→ **WHAT IS REQUIRED**: Reproduce the span that opens at the line containing "imported = [obj" and closes at the line containing "return [corner /", both lines included, without alteration and without any other line.

→ **RECORD EXTRACTS**:
━━━━━━━━━━━━━━━━━━━━━━━━━━━━━━
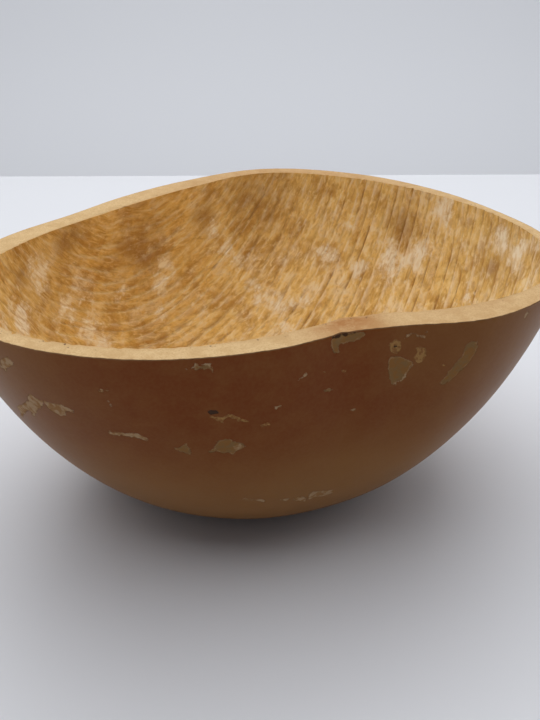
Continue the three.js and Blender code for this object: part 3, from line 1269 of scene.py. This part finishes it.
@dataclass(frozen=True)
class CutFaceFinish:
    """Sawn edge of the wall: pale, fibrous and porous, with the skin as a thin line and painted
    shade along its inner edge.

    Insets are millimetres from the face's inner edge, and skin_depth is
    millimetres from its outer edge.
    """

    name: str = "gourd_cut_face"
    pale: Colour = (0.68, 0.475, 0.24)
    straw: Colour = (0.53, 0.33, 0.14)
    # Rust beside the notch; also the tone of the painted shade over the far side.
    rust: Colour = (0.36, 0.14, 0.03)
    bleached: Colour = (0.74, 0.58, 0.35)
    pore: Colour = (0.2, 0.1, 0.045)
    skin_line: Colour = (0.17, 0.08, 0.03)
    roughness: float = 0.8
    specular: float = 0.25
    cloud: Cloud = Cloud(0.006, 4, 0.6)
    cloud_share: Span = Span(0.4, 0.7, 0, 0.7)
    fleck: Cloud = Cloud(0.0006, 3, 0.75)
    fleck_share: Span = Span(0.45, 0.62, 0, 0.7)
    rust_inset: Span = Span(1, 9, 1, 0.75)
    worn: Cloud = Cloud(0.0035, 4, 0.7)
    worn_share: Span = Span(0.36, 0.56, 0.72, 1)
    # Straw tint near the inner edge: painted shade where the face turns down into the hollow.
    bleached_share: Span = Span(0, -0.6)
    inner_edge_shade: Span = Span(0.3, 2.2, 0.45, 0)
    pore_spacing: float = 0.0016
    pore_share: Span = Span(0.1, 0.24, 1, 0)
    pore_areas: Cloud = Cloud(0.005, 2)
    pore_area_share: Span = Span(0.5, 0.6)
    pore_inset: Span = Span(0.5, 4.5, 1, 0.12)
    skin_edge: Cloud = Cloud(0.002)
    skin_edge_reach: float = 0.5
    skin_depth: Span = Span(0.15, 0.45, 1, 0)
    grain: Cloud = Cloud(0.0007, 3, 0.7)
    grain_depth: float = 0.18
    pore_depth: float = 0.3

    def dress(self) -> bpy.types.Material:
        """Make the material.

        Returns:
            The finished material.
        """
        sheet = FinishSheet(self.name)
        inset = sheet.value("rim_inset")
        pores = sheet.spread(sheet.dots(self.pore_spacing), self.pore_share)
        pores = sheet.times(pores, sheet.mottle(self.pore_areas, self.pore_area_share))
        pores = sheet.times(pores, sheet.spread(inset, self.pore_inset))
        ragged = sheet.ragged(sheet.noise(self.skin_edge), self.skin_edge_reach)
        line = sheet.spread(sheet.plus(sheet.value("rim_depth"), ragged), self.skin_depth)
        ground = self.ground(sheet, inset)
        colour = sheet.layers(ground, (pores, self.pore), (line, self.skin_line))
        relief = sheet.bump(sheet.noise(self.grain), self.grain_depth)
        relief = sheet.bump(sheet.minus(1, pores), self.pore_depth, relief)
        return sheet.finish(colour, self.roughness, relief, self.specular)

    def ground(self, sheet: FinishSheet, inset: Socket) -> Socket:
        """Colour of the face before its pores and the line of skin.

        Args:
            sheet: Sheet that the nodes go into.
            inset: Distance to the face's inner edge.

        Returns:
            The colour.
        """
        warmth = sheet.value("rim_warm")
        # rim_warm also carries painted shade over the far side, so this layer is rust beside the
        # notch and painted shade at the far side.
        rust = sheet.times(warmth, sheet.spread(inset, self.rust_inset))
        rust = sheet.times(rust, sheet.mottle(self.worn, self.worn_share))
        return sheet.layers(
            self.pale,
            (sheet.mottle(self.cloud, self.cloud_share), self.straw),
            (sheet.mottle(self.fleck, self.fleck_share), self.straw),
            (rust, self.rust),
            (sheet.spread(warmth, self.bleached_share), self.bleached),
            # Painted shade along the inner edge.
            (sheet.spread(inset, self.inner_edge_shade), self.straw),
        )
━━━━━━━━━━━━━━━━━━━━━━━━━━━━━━
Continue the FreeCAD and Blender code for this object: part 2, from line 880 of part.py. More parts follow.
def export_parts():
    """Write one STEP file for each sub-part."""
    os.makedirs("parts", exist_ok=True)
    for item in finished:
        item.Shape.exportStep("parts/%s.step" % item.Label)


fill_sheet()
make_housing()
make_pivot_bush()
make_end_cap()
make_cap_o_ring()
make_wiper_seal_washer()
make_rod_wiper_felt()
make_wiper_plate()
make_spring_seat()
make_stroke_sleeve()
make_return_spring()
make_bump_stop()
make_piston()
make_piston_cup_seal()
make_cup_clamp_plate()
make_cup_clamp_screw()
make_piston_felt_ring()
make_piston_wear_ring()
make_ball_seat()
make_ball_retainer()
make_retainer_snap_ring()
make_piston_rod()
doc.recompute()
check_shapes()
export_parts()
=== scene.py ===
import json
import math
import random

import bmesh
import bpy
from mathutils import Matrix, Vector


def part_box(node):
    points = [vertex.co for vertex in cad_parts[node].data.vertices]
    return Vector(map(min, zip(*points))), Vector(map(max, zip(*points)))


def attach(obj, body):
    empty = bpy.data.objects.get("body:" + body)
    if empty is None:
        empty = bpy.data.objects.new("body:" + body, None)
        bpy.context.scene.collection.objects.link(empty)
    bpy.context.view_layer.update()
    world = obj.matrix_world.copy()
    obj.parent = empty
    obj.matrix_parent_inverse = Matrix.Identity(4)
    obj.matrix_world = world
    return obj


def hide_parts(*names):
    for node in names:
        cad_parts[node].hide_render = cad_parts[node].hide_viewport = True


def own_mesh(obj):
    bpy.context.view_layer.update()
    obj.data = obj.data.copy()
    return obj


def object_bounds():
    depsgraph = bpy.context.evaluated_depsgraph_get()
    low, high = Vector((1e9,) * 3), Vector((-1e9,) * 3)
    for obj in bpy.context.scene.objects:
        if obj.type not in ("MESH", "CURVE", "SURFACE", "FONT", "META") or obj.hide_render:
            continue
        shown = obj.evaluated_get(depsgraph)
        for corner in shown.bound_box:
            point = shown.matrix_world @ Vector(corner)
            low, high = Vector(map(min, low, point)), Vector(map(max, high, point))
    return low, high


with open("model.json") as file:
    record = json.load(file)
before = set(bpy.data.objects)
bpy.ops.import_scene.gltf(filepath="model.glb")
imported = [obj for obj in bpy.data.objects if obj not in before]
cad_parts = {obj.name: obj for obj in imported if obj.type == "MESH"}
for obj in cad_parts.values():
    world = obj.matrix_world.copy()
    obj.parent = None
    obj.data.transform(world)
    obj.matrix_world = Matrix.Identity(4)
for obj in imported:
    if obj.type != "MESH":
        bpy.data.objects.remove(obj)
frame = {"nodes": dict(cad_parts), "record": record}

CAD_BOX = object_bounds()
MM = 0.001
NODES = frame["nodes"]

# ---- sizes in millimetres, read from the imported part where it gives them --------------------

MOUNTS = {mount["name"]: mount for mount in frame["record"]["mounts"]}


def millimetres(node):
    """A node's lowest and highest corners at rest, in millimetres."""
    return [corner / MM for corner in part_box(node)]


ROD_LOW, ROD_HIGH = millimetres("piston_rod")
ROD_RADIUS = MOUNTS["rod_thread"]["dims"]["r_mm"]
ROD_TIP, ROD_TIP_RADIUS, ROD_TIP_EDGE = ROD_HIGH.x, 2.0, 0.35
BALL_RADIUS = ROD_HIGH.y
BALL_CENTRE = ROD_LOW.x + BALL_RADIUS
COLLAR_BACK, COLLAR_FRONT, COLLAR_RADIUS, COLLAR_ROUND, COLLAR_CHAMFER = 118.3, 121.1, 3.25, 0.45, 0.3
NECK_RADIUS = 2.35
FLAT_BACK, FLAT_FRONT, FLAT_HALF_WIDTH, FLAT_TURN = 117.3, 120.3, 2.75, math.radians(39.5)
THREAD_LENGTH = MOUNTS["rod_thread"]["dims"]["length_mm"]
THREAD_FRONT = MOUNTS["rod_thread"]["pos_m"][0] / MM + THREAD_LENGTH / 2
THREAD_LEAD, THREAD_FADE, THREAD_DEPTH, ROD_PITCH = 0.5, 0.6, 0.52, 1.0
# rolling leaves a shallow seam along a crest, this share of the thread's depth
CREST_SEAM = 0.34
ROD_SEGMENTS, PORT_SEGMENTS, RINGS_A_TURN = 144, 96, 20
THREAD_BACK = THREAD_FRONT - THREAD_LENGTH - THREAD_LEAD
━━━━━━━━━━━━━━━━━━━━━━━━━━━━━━
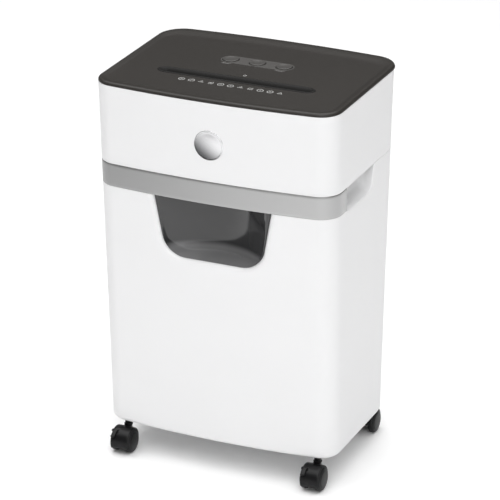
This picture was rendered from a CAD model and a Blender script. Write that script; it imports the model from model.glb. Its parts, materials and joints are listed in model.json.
━━━━━━━━━━━━━━━━━━━━━━━━━━━━━━
→ **FINISHED EXERCISE**:
imported = [obj for obj in bpy.data.objects if obj not in before]
cad_parts = {obj.name: obj for obj in imported if obj.type == "MESH"}
for obj in cad_parts.values():
    world = obj.matrix_world.copy()
    obj.parent = None
    obj.data.transform(world)
    obj.matrix_world = Matrix.Identity(4)
for obj in imported:
    if obj.type != "MESH":
        bpy.data.objects.remove(obj)
frame = {"nodes": dict(cad_parts), "record": record}

CAD_BOX = object_bounds()
MM = 0.001
NODES = frame["nodes"]

# ---- sizes in millimetres, read from the imported part where it gives them --------------------

MOUNTS = {mount["name"]: mount for mount in frame["record"]["mounts"]}


def millimetres(node):
    """A node's lowest and highest corners at rest, in millimetres."""
    return [corner / MM for corner in part_box(node)]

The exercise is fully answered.